4 aprile 1984. Esattamente 40 anni prima di questa conferenza. Winston Smith, il protagonista di 1984, scrive la data sulla carta di un taccuino, e tenere questo diario personale sarà il suo gesto più rivoluzionario.
Il Grande Fratello ha creato la neolingua, perché se non si può esprimere il proprio pensiero se non in un unico modo, se non si può segnare la differenza tra l’individuo e la massa il controllo è davvero totale. Così anche solo il gesto di tracciare sulla carta una data (perfino le date sono incerte nella distopia, c’è un’approssimazione di un paio d’anni) diventa un’affermazione dell’individuo, un qualche cosa che lo distingue dagli altri, che lo fa essere, almeno per un attimo, unico: esattamente ciò che si vuole evitare.

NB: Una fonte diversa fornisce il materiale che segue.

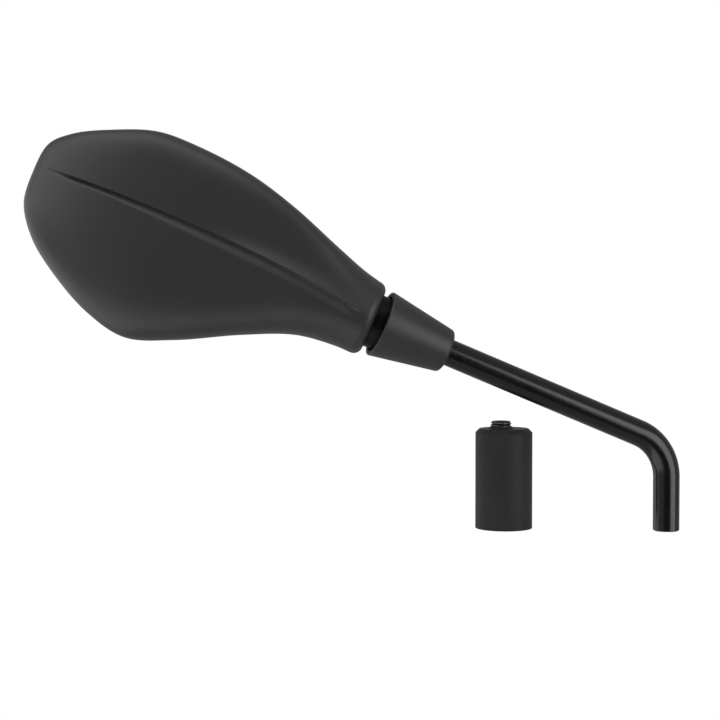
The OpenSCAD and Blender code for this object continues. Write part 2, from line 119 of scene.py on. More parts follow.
def rounded(points: list[tuple[float, float, float]], steps: int = 6) -> np.ndarray:
    """A closed outline in a plane with its corners rounded.

    Args:
        points: Corner x, corner r and the corner's rounding radius.
        steps: Steps in each rounding.

    Returns:
        The outline's points, one a row.
    """
    out = []
    count = len(points)
    for i, (x, r, radius) in enumerate(points):
        here = np.array([x, r])
        if radius <= 0:
            out.append(here)
            continue
        before = np.array(points[i - 1][:2]) - here
        after = np.array(points[(i + 1) % count][:2]) - here
        before, after = before / np.linalg.norm(before), after / np.linalg.norm(after)
        half = math.acos(np.clip(before @ after, -1, 1)) / 2
        reach = radius / math.tan(half)
        start, end = here + before * reach, here + after * reach
        bisector = (before + after) / np.linalg.norm(before + after)
        centre = here + bisector * radius / math.sin(half)
        for k in range(steps + 1):
            arm = (start - centre) * (1 - k / steps) + (end - centre) * (k / steps)
            out.append(centre + arm / np.linalg.norm(arm) * radius)
    return np.array(out)


def loft(rings: np.ndarray, closed: bool = False) -> tuple[np.ndarray, list[tuple[int, ...]]]:
    """Faces over a stack of rings with the same number of points.

    Args:
        rings: Points as (ring, point, 3).
        closed: True if the last ring joins the first; otherwise both ends get a cap.

    Returns:
        The vertices and the faces.
    """
    count, size, _ = rings.shape
    faces: list[tuple[int, ...]] = []
    for a in range(count if closed else count - 1):
        b = (a + 1) % count
        for i in range(size):
            j = (i + 1) % size
            faces.append((a * size + i, a * size + j, b * size + j, b * size + i))
    if not closed:
        faces.append(tuple(range(size - 1, -1, -1)))
        faces.append(tuple((count - 1) * size + i for i in range(size)))
    return rings.reshape(-1, 3), faces


def circle(x: float, radius: float | np.ndarray, count: int) -> np.ndarray:
    """Points round the local x axis.

    Args:
        x: Where the ring lies along the axis.
        radius: Its radius, or the radius of each point.
        count: Number of points.

    Returns:
        The points, one a row.
    """
    angles = np.linspace(0, 2 * math.pi, count, endpoint=False)
    return np.stack([np.full(count, x), radius * np.cos(angles), radius * np.sin(angles)], axis=1)


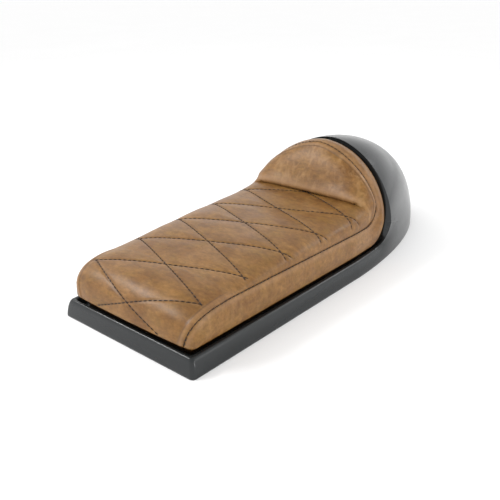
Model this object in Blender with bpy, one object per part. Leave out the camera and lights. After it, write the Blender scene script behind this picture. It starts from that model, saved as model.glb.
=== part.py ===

Si parte da qui, con Davide Brullo, per un magnifico viaggio nella letteratura. Orwell sceglie una vita da eremita alle Ebridi, un paesaggio grigio, una terra avara da coltivare per procurarsi ciò che gli serve per vivere. E’ malato, sa di avere i giorni contati, ma ha bisogno di isolarsi per scrivere il suo capolavoro, il libro più incisivo del secolo: non il più bello, perché a Orwell non interessa lo stile, ma il più incisivo.
Ritroviamo dunque la letteratura, e ancora sopra di essa la poesia. Il poeta, la più fragile delle creature, è quella capace di mettere in crisi anche il sistema più efferato.
Così eviteremo che si avveri la terribile profezia di George Orwell: “L’auspicio era che nel 2050 la neolingua potesse sostituire l’archelingua, ovvero l’attuale lingua standard”, obiettivo per il quale nel romanzo al Ministero della Verità i burocrati non si limitano a riscrivere la storia giorno per giorno, ma anche a tradurre i classici della letteratura in neolingua.